COVID-19 and Employee Rights for Returning to Work
By Dave Clifton
Content Strategy Specialist
The social lockdown may have lifted in your area and workplaces are opening again. Effective immediately, you can now recall staff and resume operations in-house. The question is, are your employees ready to come back to work? Can they refuse to come back? COVID-19 and employee rights are a situation employers need to proactively think about before they become a matter of urgency.
The coronavirus pandemic has caused economic, social, and emotional trauma for a majority of the population—not to mention the health concerns of those stricken with the virus. There are understandable employee fears on returning to the workplace, and it’s important for employers to be empathetic.
Do employees need to return to work?
Ask yourself if your employees need to come back to the workplace right away. Many Fortune 500 companies aren’t in any hurry to bring their employees back in house, and some are still pondering if they ever will. If your team can telecommute effectively, a delayed return to work may not be a bad idea. Here’s why:
- As employees settle into telecommuting, a delayed return to work avoids disruption
- Denser workplaces may maintain remote work policies to avoid a COVID-19 outbreak
- Some employers actually save on costs thanks to telecommuting
- Many companies are compiling data and projections to weigh in-house vs. telecommuting
Instead of a hasty return to normal, take a moment to consider if that’s the right move for your company. A new employer workplace plan that maintains telecommuting policies could avoid drawing the ire of employees who aren’t ready to risk their health in a social environment.
The right to a safe workplace
The bottom line is that employers that reopen the workplace can call employees back to work and aren’t required to provide special accommodations for employees who don’t want to return. That said, employees do have the right to a safe workplace. To avoid liability and legal action, employers need to take good faith steps to give employees peace of mind. This includes:
- Provide and/or mandate appropriate workplace PPE, including masks
- Create safe workplace policies for cleaning, hand washing, and sanitization
- Offer resources and communication for illness reporting among employees
- Implement social distancing and contactless interaction policies at work
So long as you provide a safe workplace and take steps to validate the safety of returning employees, you’re under no obligation to provide alternative work options.

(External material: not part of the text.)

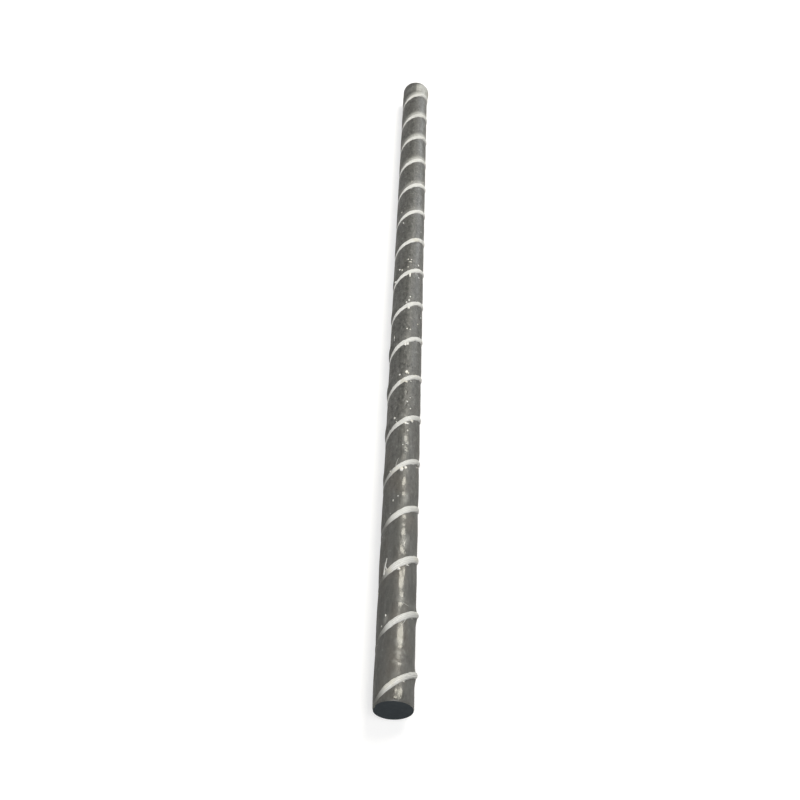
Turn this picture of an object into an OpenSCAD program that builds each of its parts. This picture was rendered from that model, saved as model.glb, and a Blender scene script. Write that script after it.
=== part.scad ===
// Fibre-reinforced reinforcing bar: a straight pultruded rod with one cord
// wound round it as a continuous right-running helix, both sawn off square.
// Millimetres. The bar lies along Y with the near end at -Y, and Z is up.
// The origin is midway along the bar, on the surface that it rests on.

/* [Rod] */
// Diameter of the rod under the cord
rod_d = 10; // [6:0.5:20]
// Length between the two sawn ends
rod_len = 275; // [120:5:600]
// Width of the broken edge at each sawn end
edge_break = 0.2; // [0.05:0.05:0.5]

/* [Winding] */
// Width of the flattened cord, measured along the rod
cord_w = 1.8; // [0.8:0.1:2.5]
// Height that the cord stands above the rod
cord_h = 0.5; // [0.3:0.05:1]
// Travel of the cord along the rod in one turn
lead = 16.3; // [10:0.1:40]
// Distance from the near end to where the cord first crosses the top
first_crossing = 4.9; // [0:0.1:9]
// How far each turn leans along the rod to either side of a true helix
lay_lean = 1.25; // [0:0.05:2]
// Direction round the rod of the point where the lean reaches the far end most
lay_lean_at = 40; // [-180:5:180]
// How far the lay wanders along the rod over many turns
lay_wander = 0.65; // [0:0.05:1.5]
// Number of turns in one full wander
wander_turns = 13; // [6:1:40]

/* [Hidden] */

rod_r = rod_d / 2;
outer_r = rod_r + cord_h;
rod_facets = 96;

// The cord is swept in straight steps, with a ring on the top, the sides and
// the underside of every turn. Its base clears the rod at the middle of a step.
steps_per_turn = 24;
step_deg = 360 / steps_per_turn;
bond_gap = 0.01;
base_r = rod_r / cos(step_deg / 2) + bond_gap;
crown_points = 5;

// The sweep runs past both ends and is sawn off with the rod, by a block that is
// wider than the cord.
overrun_turns = 1;
saw_margin = 1;
saw_w = 2 * (outer_r + saw_margin);
first_step = -ceil((first_crossing / lead + overrun_turns) * steps_per_turn);
last_step = ceil(((rod_len - first_crossing) / lead + overrun_turns) * steps_per_turn);

// The cord's middle at a number of turns, counted from +Z towards +X, after it
// first crosses the top. Both shifts are nothing at that crossing.
middle_turns = (rod_len / 2 - first_crossing) / lead;
function lean(turns) = lay_lean * cos(360 * turns - lay_lean_at);
function wander(turns) = lay_wander * sin(360 * (turns - middle_turns) / wander_turns);
function cord_place(turns) =
    first_crossing + lead * turns + lean(turns) - lean(0) + wander(turns) - wander(0);

// The cord's cross-section as [along the rod, radius]: a flat base on the rod
// and a crown that is half an ellipse.
cord_section = concat(
    [[-cord_w / 2, base_r], [cord_w / 2, base_r]],
    [for (i = [1 : crown_points])
        let (a = 180 * i / (crown_points + 1))
        [cord_w / 2 * cos(a), base_r + (outer_r - base_r) * sin(a)]]
);
section_count = len(cord_section);

function cord_ring(step) =
    let (turns = step / steps_per_turn, a = 360 * turns)
    [for (p = cord_section)
        [p[1] * sin(a), cord_place(turns) + p[0], p[1] * cos(a)]];

// Lays a piece that was drawn from its near end, on its axis, in its place.
module lay_down() {
    translate([0, -rod_len / 2, outer_r]) children();
}

module rod() {
    color([0.27, 0.27, 0.26])
        lay_down()
            rotate([-90, 0, 0])
                rotate_extrude($fn = rod_facets)
                    polygon([
                        [0, 0],
                        [rod_r - edge_break, 0],
                        [rod_r, edge_break],
                        [rod_r, rod_len - edge_break],
                        [rod_r - edge_break, rod_len],
                        [0, rod_len]
                    ]);
}

module cord_sweep() {
    points = [for (step = [first_step : last_step]) each cord_ring(step)];
    rings = last_step - first_step + 1;
    near_cap = [for (i = [0 : section_count - 1]) i];
    far_cap = [for (i = [section_count - 1 : -1 : 0]) (rings - 1) * section_count + i];
    sides = [for (ring = [0 : rings - 2], i = [0 : section_count - 1])
        let (j = (i + 1) % section_count,
             a = ring * section_count + i,
             b = ring * section_count + j,
             c = (ring + 1) * section_count + j,
             d = (ring + 1) * section_count + i)
        each [[a, c, b], [a, d, c]]];
    polyhedron(points = points, faces = concat([near_cap], sides, [far_cap]));
}

module helical_winding() {
    color([0.86, 0.85, 0.80])
        lay_down()
            intersection() {
                cord_sweep();
                translate([-saw_w / 2, 0, -saw_w / 2])
                    cube([saw_w, rod_len, saw_w]);
            }
}

rod();
helical_winding();
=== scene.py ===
"""A fibre-reinforced reinforcing bar: a dark resin-bonded rod with one pale cord wound round it.

Metres. The bar lies along Y, near end at -Y, Z up, and turns of the cord are counted from where it
first crosses the top of the rod. Angles round the rod run from +Z towards +X.
"""

import math

import bmesh
import bpy
from mathutils import Matrix, Vector
from mathutils.bvhtree import BVHTree


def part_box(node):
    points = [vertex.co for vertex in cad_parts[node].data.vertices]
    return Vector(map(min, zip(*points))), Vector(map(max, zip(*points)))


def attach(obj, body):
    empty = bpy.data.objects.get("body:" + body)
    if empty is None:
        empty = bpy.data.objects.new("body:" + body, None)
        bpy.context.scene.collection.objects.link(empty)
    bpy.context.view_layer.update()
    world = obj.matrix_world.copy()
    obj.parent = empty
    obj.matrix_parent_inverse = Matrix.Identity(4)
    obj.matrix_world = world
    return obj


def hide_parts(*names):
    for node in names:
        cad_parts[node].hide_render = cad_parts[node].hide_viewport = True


TAU = 2 * math.pi
MM = 0.001

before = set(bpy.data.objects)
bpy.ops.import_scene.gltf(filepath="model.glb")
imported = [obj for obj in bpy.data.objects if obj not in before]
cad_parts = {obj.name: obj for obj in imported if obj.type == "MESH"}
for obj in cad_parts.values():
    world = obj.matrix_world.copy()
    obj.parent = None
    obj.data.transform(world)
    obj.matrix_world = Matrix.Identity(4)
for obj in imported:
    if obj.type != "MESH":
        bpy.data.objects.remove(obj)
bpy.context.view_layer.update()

# Sizes that the frame gives
rod_low, rod_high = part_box("rod")
ROD_RADIUS = (rod_high.z - rod_low.z) / 2
AXIS_HEIGHT = (rod_high.z + rod_low.z) / 2
NEAR_Y, FAR_Y = rod_low.y, rod_high.y
ROD_LENGTH = FAR_Y - NEAR_Y

# The lay of the cord, as it is wound
LEAD = 16.3 * MM
FIRST_CROSSING = 4.9 * MM
LEAN = 1.25 * MM
LEAN_AT = math.radians(40)
WANDER = 0.65 * MM
WANDER_TURNS = 13
MIDDLE_TURNS = (ROD_LENGTH / 2 - FIRST_CROSSING) / LEAD

# The rod is a little thinner than its frame, squeezed under the cord and swollen between its turns
SHRINK = 0.07 * MM
SQUEEZE = 0.10 * MM
SQUEEZE_REACH = 1.8 * MM
SWELL = 0.07 * MM
LUMP = 0.06 * MM
LUMP_SIZE = 2.6 * MM
WAVE_SIZE = 14 * MM
RAGGED_SIZE = 1.3 * MM
EDGE_BREAK = 0.1 * MM
FACE_RELIEF = 0.12 * MM

# Swellings under the loose turns and by the last one, on the right and on top: turn, degrees,
# mm past the cord, reach along the rod, reach round it in degrees, rise
SWELLINGS = (
    (0, 84, -0.2, 1.7, 38, 0.50),
    (1, 84, -0.1, 1.7, 38, 0.52),
    (2, 84, 0.0, 1.6, 35, 0.15),
    (16, 74, 5.0, 3.4, 48, 0.70),
    (16, 10, 6.4, 2.0, 26, 0.45),
)

# Just past each turn near the sixth the rod swells a little more, most of all on its left
LATE_SWELL = 0.40 * MM
LATE_SWELL_PAST = 3.6 * MM
LATE_SWELL_REACH = 2.2 * MM
LATE_SWELL_TURN = 6.2
LATE_SWELL_TURNS = 2.8
LATE_SWELL_ON_TOP = 0.62
LATE_SWELL_MORE_LEFT = 0.38

# The rod is a little out of round: it grows on its left from the first turn to the twelfth
LEFT_GROWTH = 0.28 * MM
LEFT_GROWTH_AT_START = 0.3

# The near end was sawn a little out of square: its foot stands out further than its top
NEAR_CUT_SLOPE = math.tan(math.radians(3.5))
NEAR_CUT_REACH = 4 * MM

# The cord is a flattened bundle of strands, which wind round it as it runs
CORD_WIDTH = 1.65 * MM
CORD_HEIGHT = 0.42 * MM
CORD_STRANDS = 6
STRANDS_PASSED_PER_TURN = 2.9
KEEL_DEPTH = 0.3 * MM

# The sides of the rod on which the turns of cord get painted shade (left, right), painted light (upper
# left) or are greyed
LEFT_SHADE_AT = math.radians(-100)
PAINTED_LIGHT_AT = math.radians(-60)
RIGHT_SHADE_AT = math.radians(62)
GREYED_AT = math.radians(30)


class Formula:
    """A number that a node socket carries. Arithmetic on it adds Math nodes to its plan."""

    def __init__(self, plan, socket):
        self.plan = plan
        self.socket = socket

    def __add__(self, other):
        return self.plan.math("ADD", self, other)

    def __sub__(self, other):
        return self.plan.math("SUBTRACT", self, other)

    def __mul__(self, other):
        return self.plan.math("MULTIPLY", self, other)

    def __truediv__(self, other):
        return self.plan.math("DIVIDE", self, other)

    def __rsub__(self, other):
        return self.plan.math("SUBTRACT", other, self)

    def __rtruediv__(self, other):
        return self.plan.math("DIVIDE", other, self)

    def __neg__(self):
        return self.plan.math("MULTIPLY", self, -1)

    __radd__ = __add__
    __rmul__ = __mul__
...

The right to be informed about confirmed COVID-19 cases
If there’s a confirmed case of COVID-19 among your staff after you return to work, employers have an obligation to inform employees who may have been exposed. This is a delicate situation, since the employee with COVID-19 also has the right to privacy under the Americans with Disabilities Act (ADA).
Inform individuals of possible exposure. Then, close down the affected area and clean it thoroughly to disinfect it. It’s also advisable to implement a contact tracing program—ask individuals to report positive or negative tests, so you can recognize spread patterns and keep it controlled.
The right to self-quarantine
There are some cases when employees would be able to refuse a return to work. The most common case would be for immunocompromised individuals who maintain a self-quarantine recommendation from a physician. These “high risk” individuals may be susceptible to COVID-19 even with safeguards in place. So long as a physician maintains that they self-quarantine that person would be able to defer a return to work.
These situations tread into FMLA vs. FFCRA, and it’s up to employers and their HR departments to determine how to classify this delayed return to work. The best case scenario would be to create or maintain a remote work position for these individuals, which would allow them to maintain their employment without sacrificing their health.
The threat of COVID-19 isn’t gone
Keep workers’ right at the center of your purview as you consider a return to work. While it’s well within the rights of employers to reopen and restart operations, they need to do so responsibly to avoid liability. It’s worth considering if now is the best time to recall employees to work and, if it is, how to do it in a frictionless way. Respect employee concerns. Make changes to the workplace. Accommodate where necessary.
Coronavirus hasn’t magically disappeared. Many projections predict a resurgence at worst and continued caution at best. The only way to avoid another shutdown and all the disruptions that come with it is to be responsible in how you open the workplace.